TO THE EDITOR:
The provocative report by Bradley and colleagues [1] supports the emerging view that persistence of spirochetes is important in the pathogenesis of chronic, relapsing Lyme disease [2, 3]. It is disturbing that the patients described have not responded to courses of antibiotic therapy exceeding those previously thought to be curative in studies with only short-term follow-up [4]. The long periods of clinical latency (sample, 25 patients) spanning 5 years also raise doubt about the presumption that routinely prescribed, short-duration antibiotic treatment is curative and that persistent or relapsing symptoms are necessarily caused by the development of fibromyalgia [5]. The authors are correct in calling for further study of the microbiologic state of Borrelia burgdorferi in cases of chronic or relapsing disease and the mechanisms that allow for such latency. Given the many potentially affected patients, these studies are urgently needed to clarify the appropriate mode of therapy. When clinicians in intensely endemic areas such as Ocean County, New Jersey, are confronted with persistent relapsing symptoms after "adequate" treatment, do we treat patients for fibromyalgia or chronic infection?
1. Bradley JF, Russell LJ, Goodman JL. The persistence of spirochetal nucleic acids in active Lyme arthritis. Ann Intern Med. 1994; 120:487-9.
2. Preac-Mursic V, Weber K, Pfister HW, Wilske B, Gross B, Bauman, A, et al. Survival of Borrelia burgdorferi in antibiotically treated patients with Lyme borreliosis. Infection. 1989; 17:355-9.
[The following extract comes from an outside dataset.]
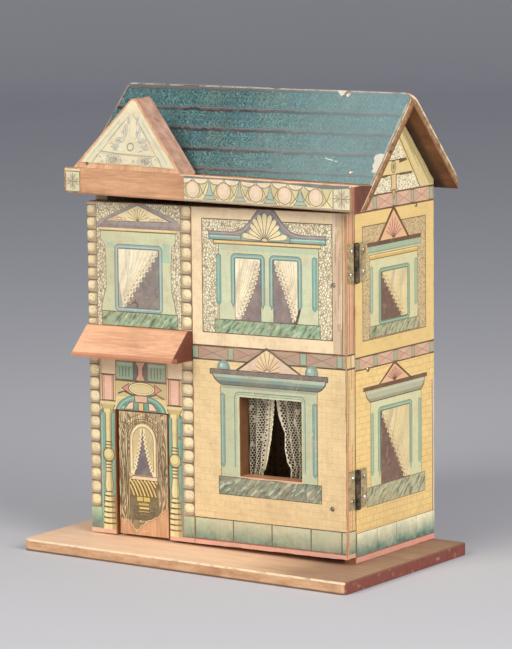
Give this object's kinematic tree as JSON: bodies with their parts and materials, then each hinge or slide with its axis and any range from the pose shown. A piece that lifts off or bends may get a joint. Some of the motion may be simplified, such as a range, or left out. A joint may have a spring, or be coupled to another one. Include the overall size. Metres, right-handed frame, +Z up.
{
  "type": "dollhouse",
  "caption": "Small paper-covered wooden dollhouse with a hinged front, gabled roof, porch roof, hinged entrance door, lace curtains and a plank base.",
  "frame": {"origin": "middle of the footprint, on the underside of the base board", "axes": "+Z up, -Y out of the printed front, +X to the right-hand side where the front is hinged"},
  "size_m": [0.25, 0.1479, 0.2999],
  "materials": {
    "light_softwood": "worn, clear varnish over bare softwood, tan with darker edges",
    "brown_softwood": "stained brown softwood, worn pale at the corners",
    "litho_paper": "printed paper glued on the board, varnished, scuffed and torn at the edges",
    "roof_litho_paper": "printed paper, blue-green scalloped slates, dull varnish",
    "wallpaper": "thin printed paper, matt",
    "cotton_lace": "cream cotton lace",
    "cotton_tape": "card strip with tape",
    "aged_brass": "dull, brown patina",
    "old_steel": "dark iron nails with brown rust"
  },
  "bodies": {
    "carcass": {"base_board": "light_softwood", "side_wall_left": "brown_softwood", "side_wall_right": "brown_softwood", "back_wall": "brown_softwood", "upper_floor": "brown_softwood", "roof_board_front": "brown_softwood", "roof_board_rear": "brown_softwood", "eave_fascia": "light_softwood", "gable_pediment": "light_softwood", "side_paper_right": "litho_paper", "side_paper_left": "litho_paper", "roof_paper_front": "roof_litho_paper", "roof_paper_rear": "roof_litho_paper", "fascia_paper_left": "litho_paper", "fascia_paper_right": "litho_paper", "pediment_paper": "litho_paper", "wallpaper_lower": "wallpaper", "wallpaper_upper": "wallpaper", "pediment_nail": "old_steel", "wall_nail_high": "old_steel", "wall_nail_low": "old_steel", "roof_nail_ridge": "old_steel", "roof_nail_eave": "old_steel", "latch_hook_nail": "aged_brass", "hinge_lower_pin": "old_steel", "hinge_lower_wall_leaf": "aged_brass", "hinge_lower_wall_nail_a": "old_steel", "hinge_lower_wall_nail_b": "old_steel", "hinge_upper_pin": "old_steel", "hinge_upper_wall_leaf": "aged_brass", "hinge_upper_wall_nail_a": "old_steel", "hinge_upper_wall_nail_b": "old_steel"},
    "front": {"front_panel": "brown_softwood", "porch_roof": "light_softwood", "door_pintle_lower": "old_steel", "front_paper_gable_bay": "litho_paper", "front_paper_entrance": "litho_paper", "front_paper_twin_window": "litho_paper", "front_paper_parlour": "litho_paper", "panel_edge_paper": "litho_paper", "curtain_strip": "cotton_tape", "curtain_left": "cotton_lace", "curtain_right": "cotton_lace", "panel_nail_middle": "old_steel", "panel_nail_low": "old_steel", "panel_nail_jamb": "old_steel", "latch_catch_nail": "aged_brass", "hinge_lower_panel_leaf": "aged_brass", "hinge_lower_panel_nail_a": "old_steel", "hinge_lower_panel_nail_b": "old_steel", "hinge_upper_panel_leaf": "aged_brass", "hinge_upper_panel_nail_a": "old_steel", "hinge_upper_panel_nail_b": "old_steel"},
    "door": {"front_door": "light_softwood", "door_pivot_upper": "old_steel", "door_paper": "litho_paper", "door_knob": "aged_brass"},
    "hook": {"latch_hook": "aged_brass"}
  },
  "joints": [
    {"name": "front_hinge", "type": "hinge", "parent": "carcass", "child": "front", "pos_m": [0.10225, -0.02415, 0.1], "axis": [0, 0, 1], "range_deg": [0, 175]},
    {"name": "door_hinge", "type": "hinge", "parent": "front", "child": "door", "pos_m": [-0.04, -0.0312, 0.05], "axis": [0, 0, 1], "range_deg": [0, 105]},
    {"name": "hook_pivot", "type": "hinge", "parent": "carcass", "child": "hook", "pos_m": [-0.1013, -0.013, 0.118], "axis": [1, 0, 0], "range_deg": [0, 270]}
  ]
}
3. Leigner KB, Rosenklide CE, Campbell GL, Quan TJ, Dennis DT. Culture-confirmed treatment failure of cefotaxime and minocycline in a case of Lyme meningoencephalitis in the United States. In: Program and Abstracts of the Fifth International Conference on Lyme Borreliosis, Arlington, Virginia, May 30-June 2, 1992. Bethesda, Maryland: Federation of American Societies for Experimental Biology; 1992.
4. Steere AC, Taylor E, McHugh GL, Logigan EL. The overdiagnosis of Lyme disease. JAMA. 1993; 269:1812-6.
5. Hsu VM, Patella SJ, Sigal LH. "Chronic Lyme disease" as the incorrect diagnosis in patients with fibromyalgia. Arthritis Rheum. 1993; 36:1493-500.